The lines below are to be quoted exactly, from the first through the one that contains "on a stile.".

______

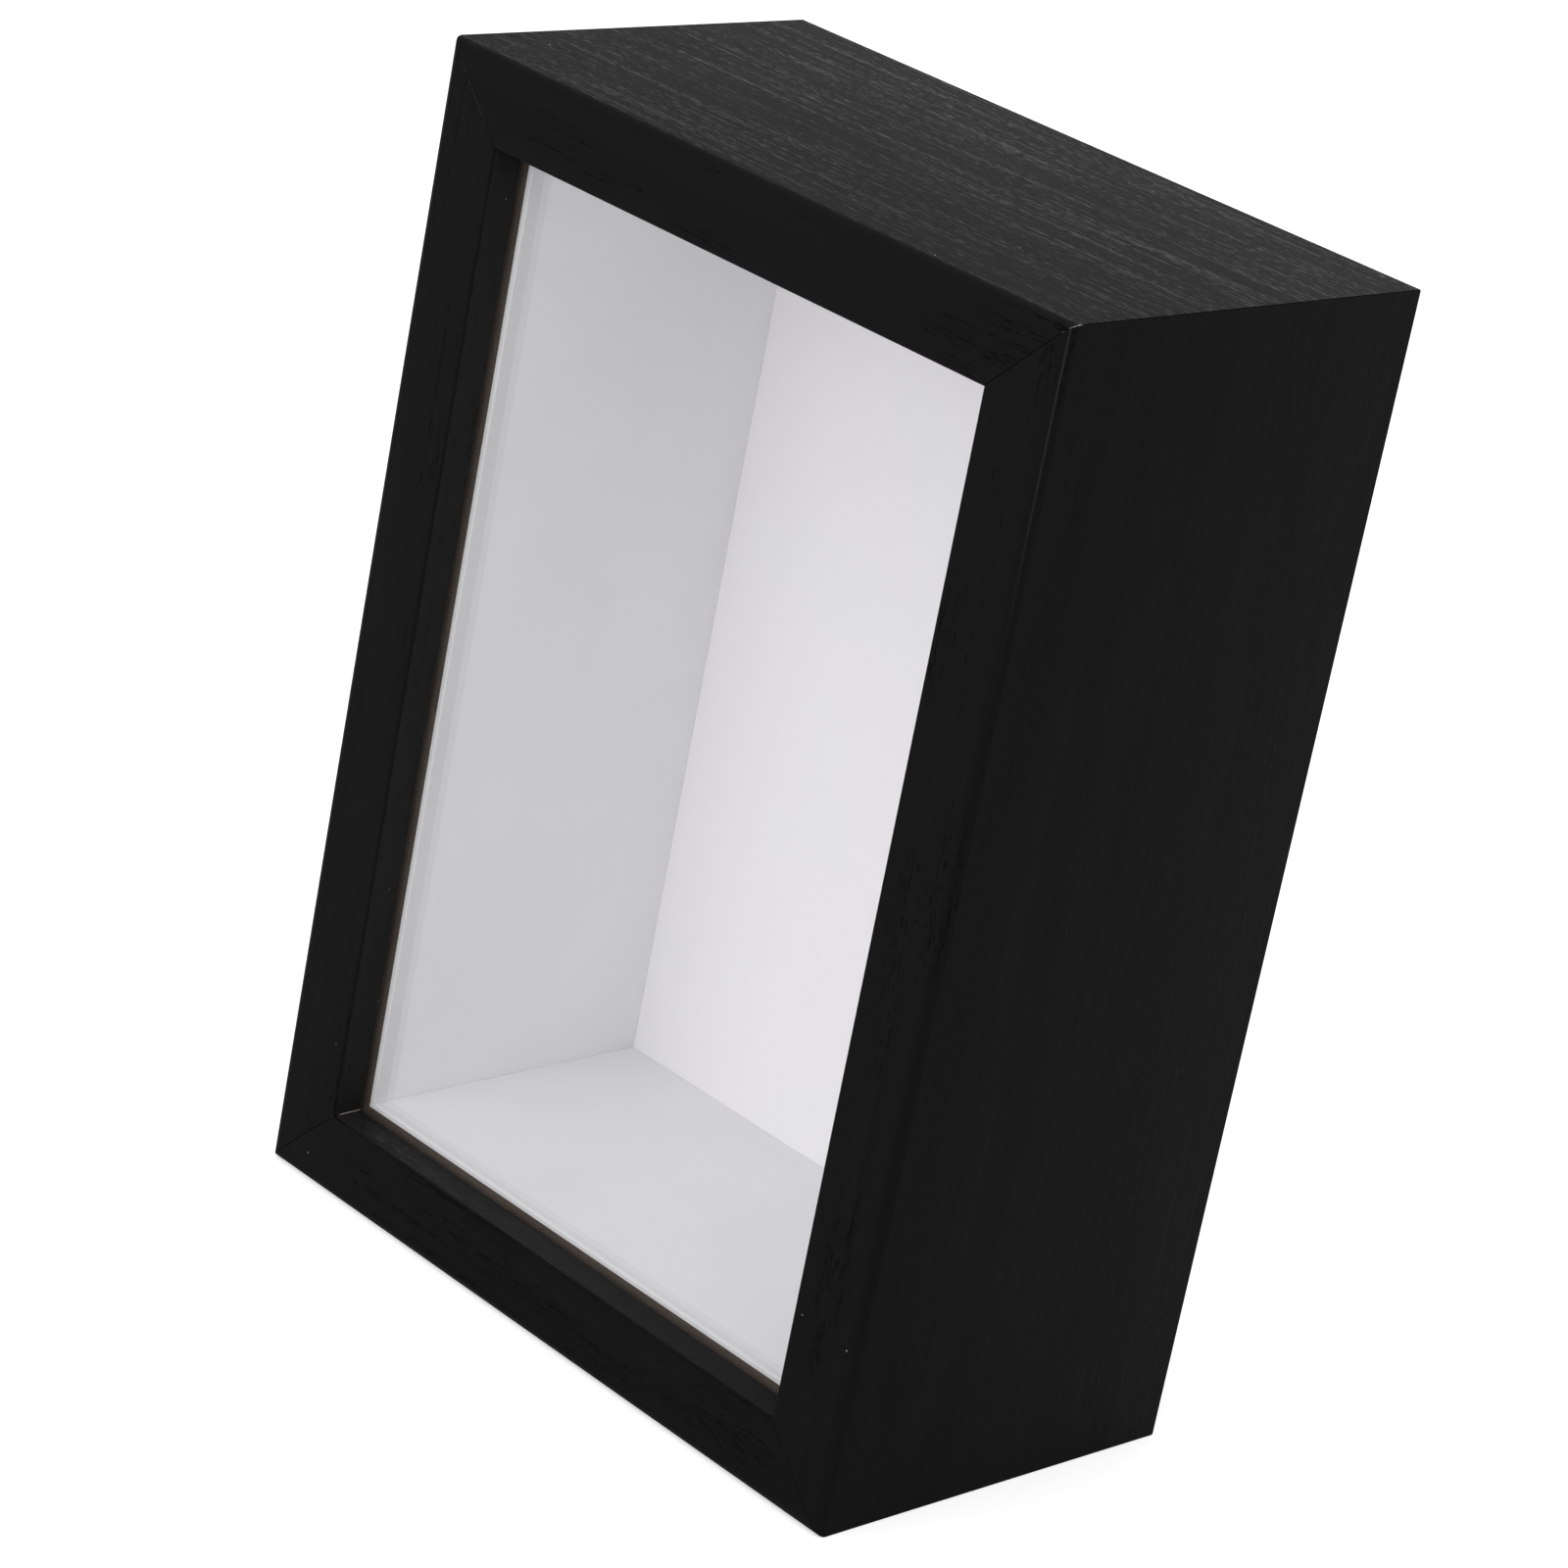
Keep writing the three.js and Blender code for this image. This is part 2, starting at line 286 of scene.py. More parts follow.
def foil(name, grain_turn, dark=black, light=black_figure, darkest=1.0):
    """Foil whose grain runs along X turned by grain_turn: nought on a rail, a quarter turn on a stile.

    The level that is cut off to leave the pores is a sum of long lines, short dashes and broad patches.
    darkest is how black the pores are, where a patch gathers them.
    """
    material, tree, output, place = new_material(name)
    figure = noise(tree, stretched(tree, place, (7, 90, 160), grain_turn), 3, 0.6)
    fibre = noise(tree, stretched(tree, place, (60, 1500, 1500), grain_turn), 3)
    patch = noise(tree, stretched(tree, place, (24, 90, 90), grain_turn, (0.2, 0.6, 0.9)), 2)
    lines = noise(tree, stretched(tree, place, (18, 900, 900), grain_turn, (0.3, 0.1, 0.2)), 1)
    dashes = noise(tree, stretched(tree, place, (400, 2800, 2800), grain_turn, (0.7, 0.4, 0.1)), 1)
    level = maths(tree, "ADD", maths(tree, "MULTIPLY", lines, 0.45), maths(tree, "MULTIPLY", dashes, 0.7))
    level = maths(tree, "ADD", level, maths(tree, "MULTIPLY", patch, 0.15))
    pores = between(tree, level, 0.70, 0.80)
    deep = maths(tree, "MULTIPLY", pores, between(tree, patch, 0.47, 0.58, 0.12 * darkest, darkest))
    specks = add(tree, "ShaderNodeTexVoronoi", Vector=stretched(tree, place, (300, 300, 300)), Scale=1.0)
    chance = add(tree, "ShaderNodeSeparateColor", _0=specks.outputs["Color"]).outputs[0]
    dust = maths(tree, "MULTIPLY", between(tree, specks.outputs["Distance"], 0.055, 0.035),
                 between(tree, chance, 0.92, 0.93))
    colour = mixed(tree, figure, dark, light)
    colour = mixed(tree, deep, colour, pore_black)
    colour = mixed(tree, maths(tree, "MULTIPLY", dust, dust_cover), colour, dust_grey)
    # The painted highlight down the right front edge.
    colour = mixed(tree, edge_painted_highlight(tree, place), colour, painted_highlight_grey)
    normal = bump(tree, fibre, fibre_depth)
    normal = bump(tree, maths(tree, "SUBTRACT", 1.0, pores), pore_depth, under=normal)
    dull = between(tree, fibre, 0.3, 0.7, 0.5, 0.56)
    roughness = maths(tree, "SUBTRACT", dull, maths(tree, "MULTIPLY", pores, 0.24))
    sockets = {"Base_Color": colour, "Roughness": roughness, "Normal": normal}
    shader = add(tree, "ShaderNodeBsdfPrincipled", Specular_IOR_Level=foil_specular, **sockets)
    tree.links.new(shader.outputs[0], output.inputs[0])
    return material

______

## Reply to the task
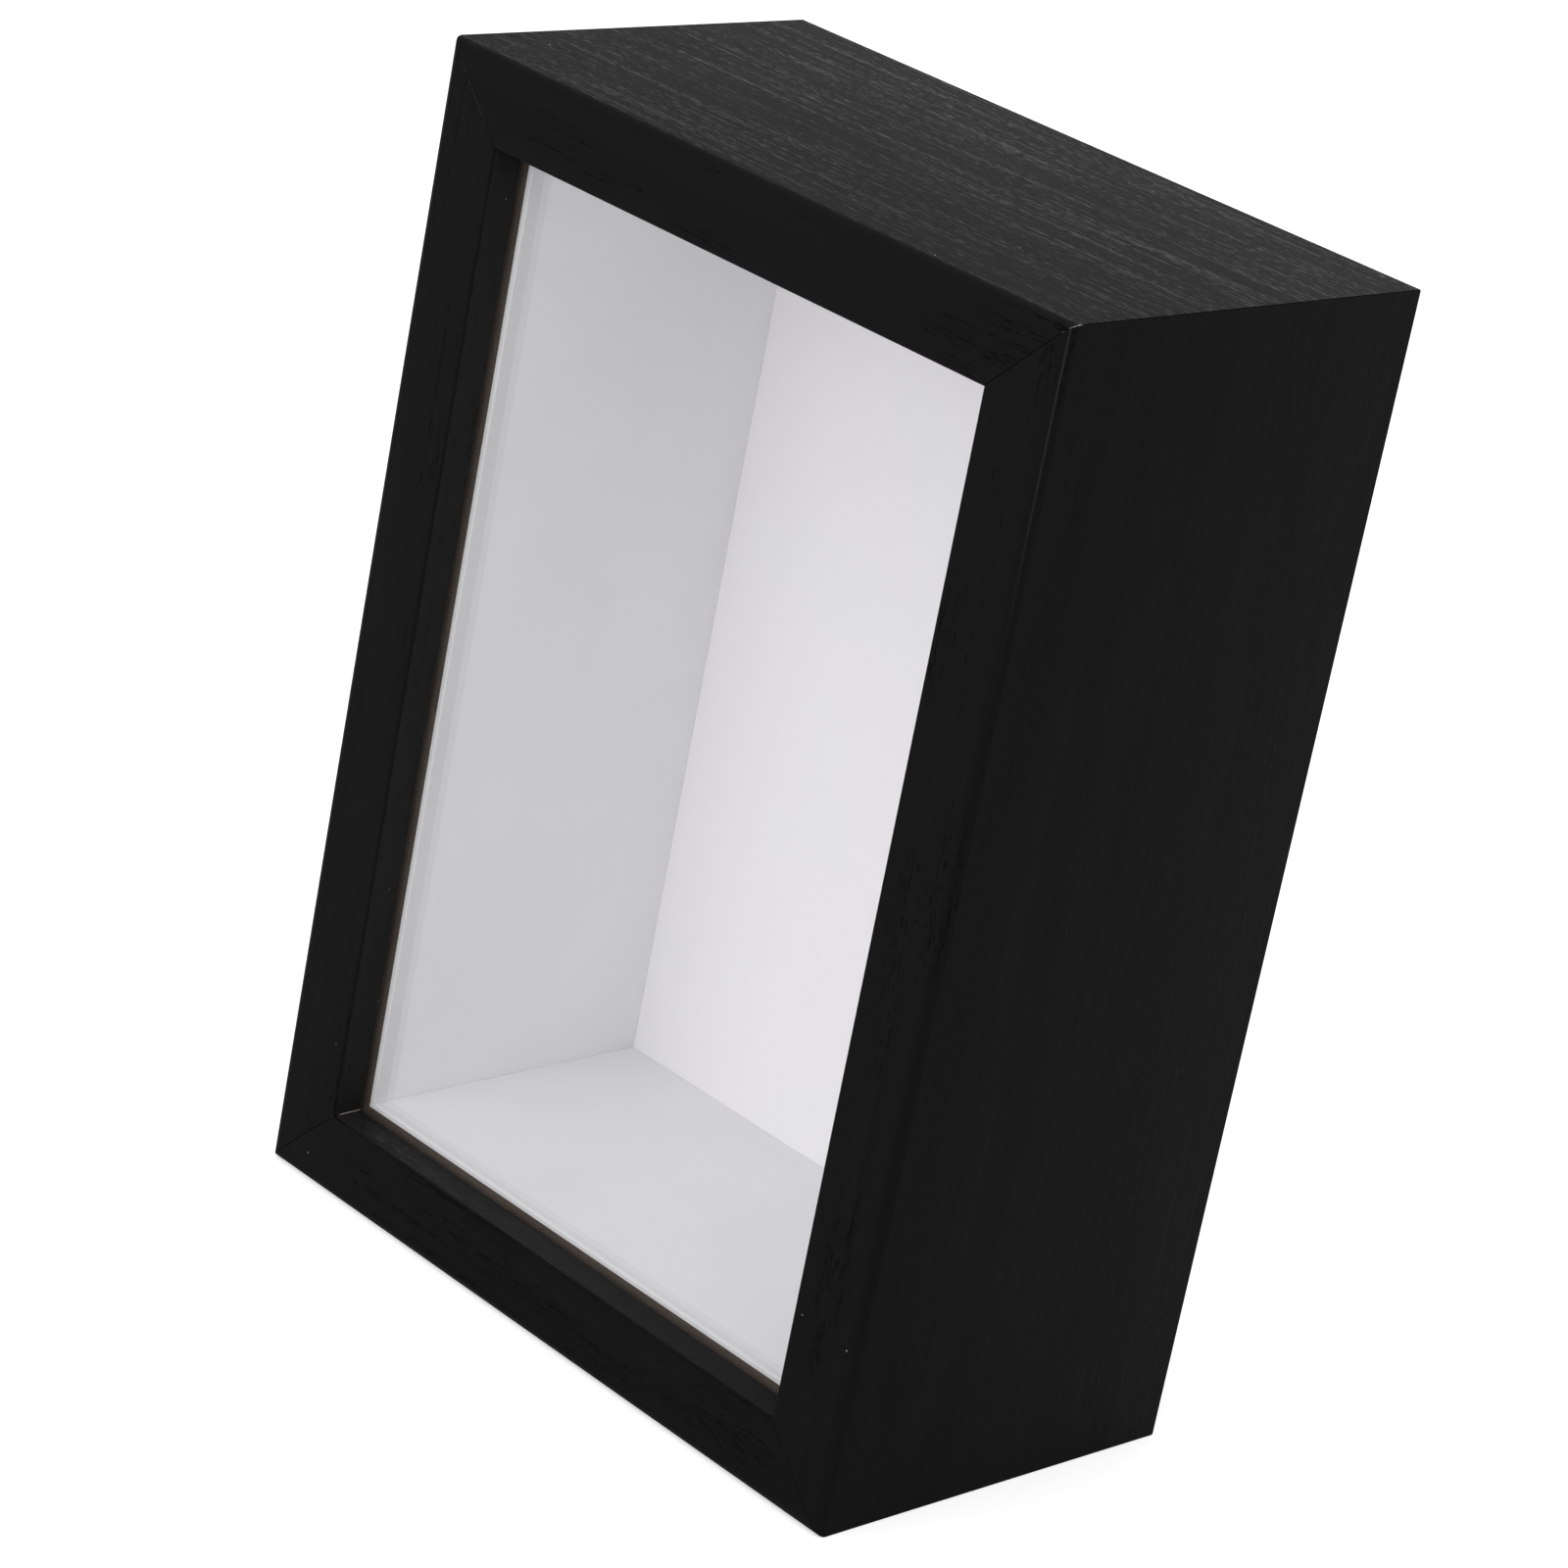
Keep writing the three.js and Blender code for this image. This is part 2, starting at line 286 of scene.py. More parts follow.
def foil(name, grain_turn, dark=black, light=black_figure, darkest=1.0):
    """Foil whose grain runs along X turned by grain_turn: nought on a rail, a quarter turn on a stile.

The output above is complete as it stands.